From Deseret News archives:
LDS choir likely to get call in '02
That's according to Don Mischer, the veteran ceremony producer hired by the Salt Lake Organizing Committee to put together the 2002 show.
"We want to use them for sure. There's no question," Mischer said of The Church of Jesus Christ of Latter-day Saints' famed choir. "They're an institution." Several months ago, a top NBC official said the network, which paid a record $544 million for the right to broadcast the 2002 Games in the United States, wanted the choir to perform for the same reason.

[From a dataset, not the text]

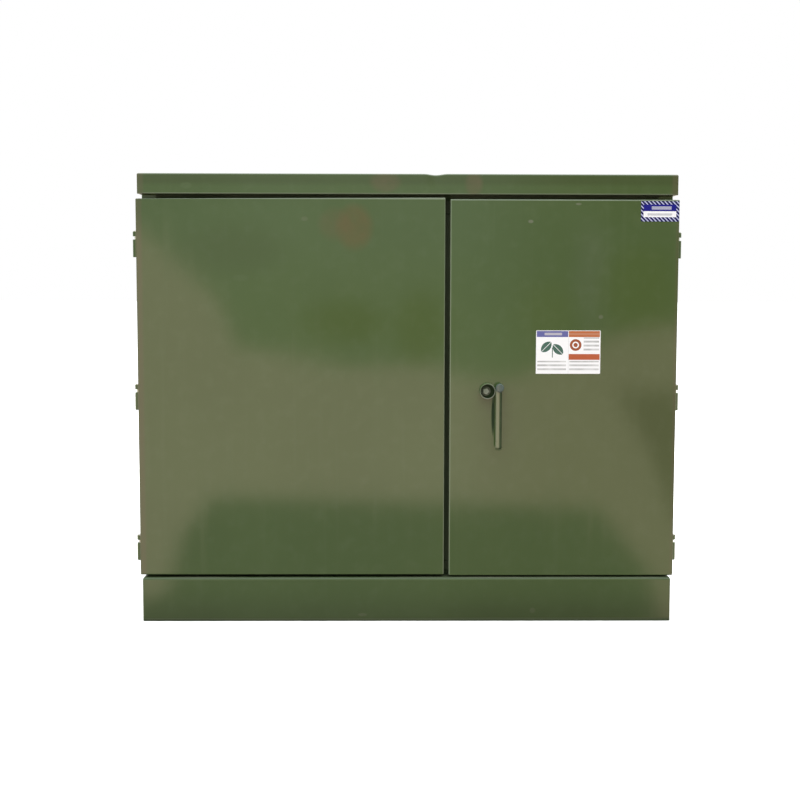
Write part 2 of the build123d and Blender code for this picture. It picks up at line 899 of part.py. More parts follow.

Indeed, added Salt Lake Organizing Committee president Mitt Romney, also in Sydney, "We would be honored to have this world-renowned choir participate in our opening ceremonies." He noted, however, that "SLOC has not made a formal invitation to the Mormon Tabernacle Choir, nor have we finalized our plans for ceremonies."
Even if the choir does participate, Mischer said, it's important to avoid turning the ceremonies at the University of Utah's Rice-Eccles Stadium into a history lesson for billions of television viewers around the world.
For instance, there likely won't be a segment on the LDS Church, he said. What role, if any, the church's influence on Utah will play in the opening ceremonies is still being discussed with SLOC.
"These things cannot be historical pageants. Last night was about as far as you could go," Mischer told Utah reporters here Saturday local time.
He was referring to the four-hour spectacle in front of 110,000 people that marked the beginning of the 2000 Summer Games here Friday night local time.
Sydney organizers used everything from sacred Aboriginal ceremonies to fire-breathing stilt-walkers to suburbanites with lawn mowers to tell Australia's story.
The show relied on a heavy dose of larrikinism, an Australian term for irreverence, wit and mistrust of authority that emerged as British convicts settled the rugged continent.
There were also some spectacular effects, including the use of cables strung across the open-air field to lift performers and props high into the air.
Add an estimated 12,600 performers and a 4,600-member production crew to the mix, and it's clear it would be hard for Salt Lake City to top Sydney's effort.
Both Mischer and Romney said that's not their intent. Instead, Salt Lake organizers hope to present more of a "winter wonderland," warmed by local hospitality.
That hospitality could include, for the first time, scripted interaction between Olympic athletes and spectators in the stands. Traditionally, the athletes simply march into the stadium.